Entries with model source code
** BEGIN **
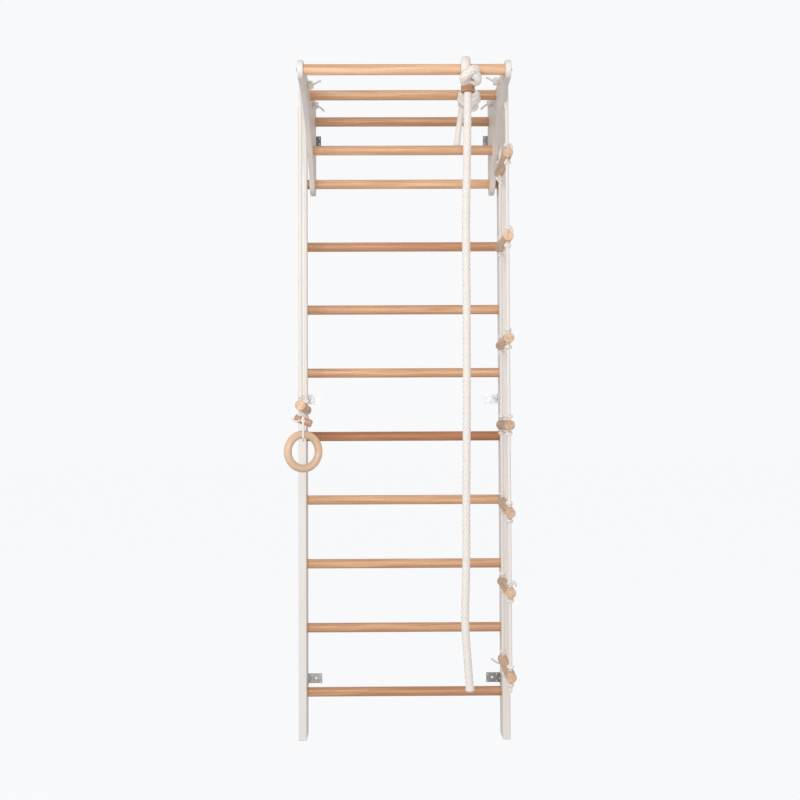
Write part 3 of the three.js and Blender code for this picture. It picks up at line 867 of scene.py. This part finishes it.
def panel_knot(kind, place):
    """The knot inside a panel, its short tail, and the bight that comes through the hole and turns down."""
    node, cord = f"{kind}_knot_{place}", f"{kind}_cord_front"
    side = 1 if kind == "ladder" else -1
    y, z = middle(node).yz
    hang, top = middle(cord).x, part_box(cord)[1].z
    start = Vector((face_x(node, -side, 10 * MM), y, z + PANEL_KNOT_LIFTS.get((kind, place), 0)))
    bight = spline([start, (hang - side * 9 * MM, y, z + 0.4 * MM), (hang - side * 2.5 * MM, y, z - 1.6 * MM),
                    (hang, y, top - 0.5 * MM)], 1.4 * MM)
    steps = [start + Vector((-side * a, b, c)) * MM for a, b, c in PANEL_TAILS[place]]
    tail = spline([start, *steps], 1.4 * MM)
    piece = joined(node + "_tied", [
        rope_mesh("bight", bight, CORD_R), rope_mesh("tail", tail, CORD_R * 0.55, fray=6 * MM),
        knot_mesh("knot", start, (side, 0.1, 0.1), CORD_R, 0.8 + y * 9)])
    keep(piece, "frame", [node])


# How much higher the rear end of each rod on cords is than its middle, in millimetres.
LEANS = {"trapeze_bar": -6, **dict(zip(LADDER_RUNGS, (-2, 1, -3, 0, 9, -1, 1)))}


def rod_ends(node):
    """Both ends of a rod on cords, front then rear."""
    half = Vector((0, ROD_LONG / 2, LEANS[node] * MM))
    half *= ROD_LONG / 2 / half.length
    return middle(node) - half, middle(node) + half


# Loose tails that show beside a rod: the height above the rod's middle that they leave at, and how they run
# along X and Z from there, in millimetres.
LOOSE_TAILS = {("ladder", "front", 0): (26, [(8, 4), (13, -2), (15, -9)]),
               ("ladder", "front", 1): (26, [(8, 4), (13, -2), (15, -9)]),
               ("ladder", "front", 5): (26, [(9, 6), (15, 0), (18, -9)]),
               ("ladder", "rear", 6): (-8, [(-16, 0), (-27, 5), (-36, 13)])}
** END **
** BEGIN **
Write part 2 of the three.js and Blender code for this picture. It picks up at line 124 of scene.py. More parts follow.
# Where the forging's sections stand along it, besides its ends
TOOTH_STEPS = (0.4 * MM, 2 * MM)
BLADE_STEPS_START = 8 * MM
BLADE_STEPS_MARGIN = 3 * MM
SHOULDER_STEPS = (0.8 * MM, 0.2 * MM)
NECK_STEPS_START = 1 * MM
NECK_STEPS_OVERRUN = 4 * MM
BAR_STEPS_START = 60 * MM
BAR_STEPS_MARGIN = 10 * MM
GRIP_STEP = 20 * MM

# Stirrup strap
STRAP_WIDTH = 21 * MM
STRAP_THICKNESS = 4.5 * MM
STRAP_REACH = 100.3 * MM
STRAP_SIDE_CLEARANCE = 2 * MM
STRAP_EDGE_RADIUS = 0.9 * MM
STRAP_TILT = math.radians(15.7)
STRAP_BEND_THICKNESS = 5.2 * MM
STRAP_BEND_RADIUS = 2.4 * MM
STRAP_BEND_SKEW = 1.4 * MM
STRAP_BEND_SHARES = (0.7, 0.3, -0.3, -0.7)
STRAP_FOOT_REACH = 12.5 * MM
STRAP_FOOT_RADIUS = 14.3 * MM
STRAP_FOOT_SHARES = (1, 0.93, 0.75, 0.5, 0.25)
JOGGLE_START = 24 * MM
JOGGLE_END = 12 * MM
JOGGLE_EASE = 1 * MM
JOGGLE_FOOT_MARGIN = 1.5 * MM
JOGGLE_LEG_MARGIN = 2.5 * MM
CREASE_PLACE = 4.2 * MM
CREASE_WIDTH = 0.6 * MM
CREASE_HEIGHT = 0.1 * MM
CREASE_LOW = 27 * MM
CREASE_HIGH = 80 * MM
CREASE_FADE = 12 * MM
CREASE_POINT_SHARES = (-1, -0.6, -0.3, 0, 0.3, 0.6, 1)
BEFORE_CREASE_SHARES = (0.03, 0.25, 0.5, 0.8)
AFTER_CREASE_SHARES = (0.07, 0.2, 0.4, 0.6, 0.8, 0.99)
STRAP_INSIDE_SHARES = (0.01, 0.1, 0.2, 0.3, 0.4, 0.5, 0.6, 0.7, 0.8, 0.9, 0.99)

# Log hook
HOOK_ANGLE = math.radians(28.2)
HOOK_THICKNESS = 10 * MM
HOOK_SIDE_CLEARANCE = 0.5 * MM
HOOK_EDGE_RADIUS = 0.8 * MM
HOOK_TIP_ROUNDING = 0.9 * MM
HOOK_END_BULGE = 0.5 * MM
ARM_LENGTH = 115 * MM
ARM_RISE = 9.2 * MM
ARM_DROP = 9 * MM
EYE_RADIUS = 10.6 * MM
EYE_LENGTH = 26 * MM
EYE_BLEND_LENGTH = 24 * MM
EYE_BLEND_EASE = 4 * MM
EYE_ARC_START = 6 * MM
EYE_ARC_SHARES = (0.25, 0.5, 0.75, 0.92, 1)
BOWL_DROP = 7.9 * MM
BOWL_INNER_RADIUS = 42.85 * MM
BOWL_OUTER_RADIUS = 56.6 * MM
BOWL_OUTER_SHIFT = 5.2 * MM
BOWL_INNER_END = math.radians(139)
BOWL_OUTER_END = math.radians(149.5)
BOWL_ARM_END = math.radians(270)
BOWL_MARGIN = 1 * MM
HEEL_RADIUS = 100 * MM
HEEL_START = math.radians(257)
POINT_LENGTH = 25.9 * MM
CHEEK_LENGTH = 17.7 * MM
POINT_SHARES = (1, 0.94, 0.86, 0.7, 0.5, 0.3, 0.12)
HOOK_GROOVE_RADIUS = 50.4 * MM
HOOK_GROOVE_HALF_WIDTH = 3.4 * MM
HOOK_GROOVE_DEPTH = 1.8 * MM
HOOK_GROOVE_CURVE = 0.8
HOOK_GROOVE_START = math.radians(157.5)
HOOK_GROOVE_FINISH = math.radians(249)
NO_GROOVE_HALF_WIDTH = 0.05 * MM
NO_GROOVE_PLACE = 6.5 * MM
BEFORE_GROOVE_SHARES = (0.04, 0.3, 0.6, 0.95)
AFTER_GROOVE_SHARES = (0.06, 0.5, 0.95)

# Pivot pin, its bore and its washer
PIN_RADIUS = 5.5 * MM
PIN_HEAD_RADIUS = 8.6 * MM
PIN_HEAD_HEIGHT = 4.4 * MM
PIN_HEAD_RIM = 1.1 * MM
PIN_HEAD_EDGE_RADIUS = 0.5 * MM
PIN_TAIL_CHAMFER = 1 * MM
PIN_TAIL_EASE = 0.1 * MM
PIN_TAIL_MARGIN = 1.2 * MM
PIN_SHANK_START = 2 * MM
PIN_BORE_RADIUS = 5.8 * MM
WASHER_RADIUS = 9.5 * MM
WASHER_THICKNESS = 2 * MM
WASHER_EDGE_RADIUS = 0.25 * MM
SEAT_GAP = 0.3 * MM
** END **
What the exercise asks. Pick out each line in the material containing "Write".

Task solution.
Write part 3 of the three.js and Blender code for this picture. It picks up at line 867 of scene.py. This part finishes it.
Write part 2 of the three.js and Blender code for this picture. It picks up at line 124 of scene.py. More parts follow.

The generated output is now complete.